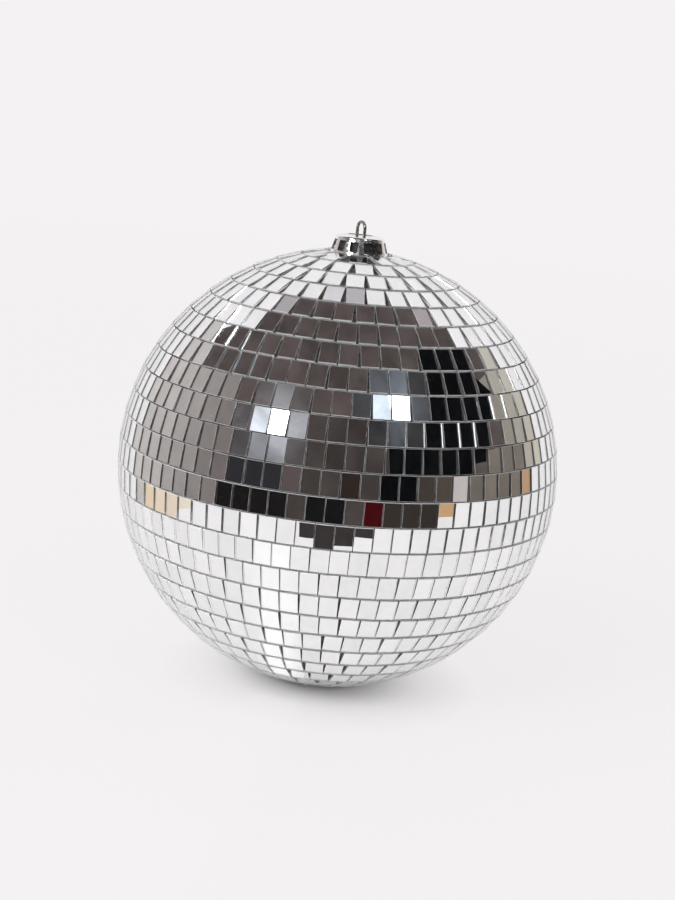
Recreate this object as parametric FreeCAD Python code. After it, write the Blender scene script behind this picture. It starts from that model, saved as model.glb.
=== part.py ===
+ + +
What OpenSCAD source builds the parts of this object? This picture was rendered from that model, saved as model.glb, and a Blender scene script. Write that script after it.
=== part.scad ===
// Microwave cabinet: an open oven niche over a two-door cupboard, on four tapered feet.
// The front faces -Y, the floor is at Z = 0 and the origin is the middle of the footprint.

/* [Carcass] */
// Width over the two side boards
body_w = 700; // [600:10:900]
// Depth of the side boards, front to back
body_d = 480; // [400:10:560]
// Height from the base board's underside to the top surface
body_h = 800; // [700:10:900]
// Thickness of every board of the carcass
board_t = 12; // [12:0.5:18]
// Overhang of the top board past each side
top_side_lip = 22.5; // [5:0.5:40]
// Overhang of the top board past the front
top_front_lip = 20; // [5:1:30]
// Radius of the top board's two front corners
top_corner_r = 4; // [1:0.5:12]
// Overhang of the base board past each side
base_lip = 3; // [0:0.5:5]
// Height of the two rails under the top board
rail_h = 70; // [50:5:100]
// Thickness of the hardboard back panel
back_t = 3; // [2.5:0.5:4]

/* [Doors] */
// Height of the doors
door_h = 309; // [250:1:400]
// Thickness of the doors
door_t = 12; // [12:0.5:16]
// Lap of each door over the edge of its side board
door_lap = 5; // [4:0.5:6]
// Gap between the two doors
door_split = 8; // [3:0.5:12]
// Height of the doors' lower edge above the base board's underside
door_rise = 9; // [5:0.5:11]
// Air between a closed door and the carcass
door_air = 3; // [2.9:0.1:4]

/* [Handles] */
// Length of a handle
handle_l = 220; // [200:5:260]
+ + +
→ **EXERCISE TASK**:
Scan the material above for the string "object" and report each line where you find it.

→ **THE SOLUTION**:
Recreate this object as parametric FreeCAD Python code. After it, write the Blender scene script behind this picture. It starts from that model, saved as model.glb.
What OpenSCAD source builds the parts of this object? This picture was rendered from that model, saved as model.glb, and a Blender scene script. Write that script after it.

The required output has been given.